§ reference · skill

design-slice

Designs one vertical slice from a slice map in isolation, writing its architecture decisions, file map, key interfaces, and success criteria to `.rpiv/artifacts/designs/`.

arguments <slices-path> Slice N: <title> [--upstream <design-path>]...

§ 01 · purpose

Purpose

The fanout unit of the build pipeline's design stage: N instances run in parallel, one per slice, each designing *only its own slice* against the footing the slice map cites. It does no discovery. The slice's Draws on: file:lines are the entire reading list. That is exactly why the design-readiness gate demands fully-cited slices upstream.

§ 02 · when to use

When to use it

  • Dispatched once per slice by the build pipeline's design fanout, after the slice map clears its gate.
  • A dependency's design exists and this slice must build against its published contract (--upstream).
  • Not standalone. The per-slice designs only become a plan after the design review and synthesize.
  • Prefer design when the work was never sliced. This skill assumes the decomposition is already cut and refuses to redraw it.

§ 03 · inputs

Inputs

Name Required Source
slice map + slice name yes <slices-path> Slice N: <title> (a map under .rpiv/artifacts/slices/ plus the single slice to design)
--upstream no A direct dependency's design doc under .rpiv/artifacts/designs/ (repeatable)
slice map + slice name
A missing path or unparseable Slice N is a dispatch error. The slice's Out of scope fence is binding.
--upstream
Injected by the fanout once the dependency completes. Only its ## Key Interfaces and ## Notes / Deferred are read. Transitive dependencies are synthesize's problem.

§ 04 · outputs

Outputs

Artifact Path Format
Per-slice design doc .rpiv/artifacts/designs/ markdown (Approach, File Map, Key Interfaces, Integration Points, Success Criteria, Notes / Deferred)

§ 05 · key steps

Key steps

  1. Locate the one ## Slice N section and honor its fences Why: Sibling lanes run concurrently on the other slices.

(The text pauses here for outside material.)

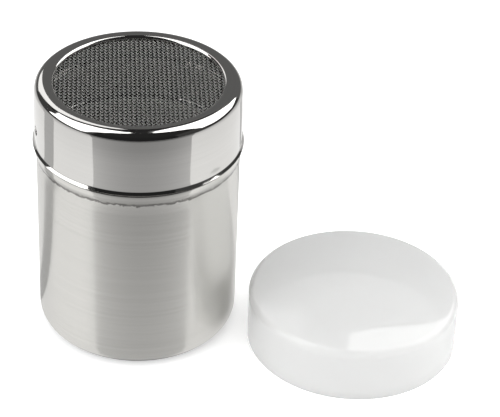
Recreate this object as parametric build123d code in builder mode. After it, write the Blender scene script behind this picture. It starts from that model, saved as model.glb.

Respecting Out of scope is what keeps N parallel designs from colliding on the same decision.
  2. Read the slice's cited footing fully, and nothing more Why: This skill runs no discovery or analysis subagents by design; the slice map's Draws on: citations are the whole evidence base, keeping each lane bounded and cheap.
  3. Consume upstream ## Key Interfaces as fixed contracts Why: A shared contract has exactly one owning slice. Redesigning a dependency's published shape would fork the truth that synthesize later has to reconcile by coin-flip.
  4. Decide the slice's shape as code shape, not implementation Why: Interfaces, file map, and decisions are what synthesize merges and the grade panel judges. Actual code is written later, per phase, by elaborate and applied by implement.
  5. Ask the developer only on a genuine blocking fork Why: An undecided upstream contract or a real design fork cannot be settled from the inputs. But approval of the finished design belongs to the consolidated design review and the grade panel, not to per-slice prompts.
  6. Write the doc with status: ready Why: There is no self-review. The design review and the plan gate own validation, so the lane ends the moment the artifact lands.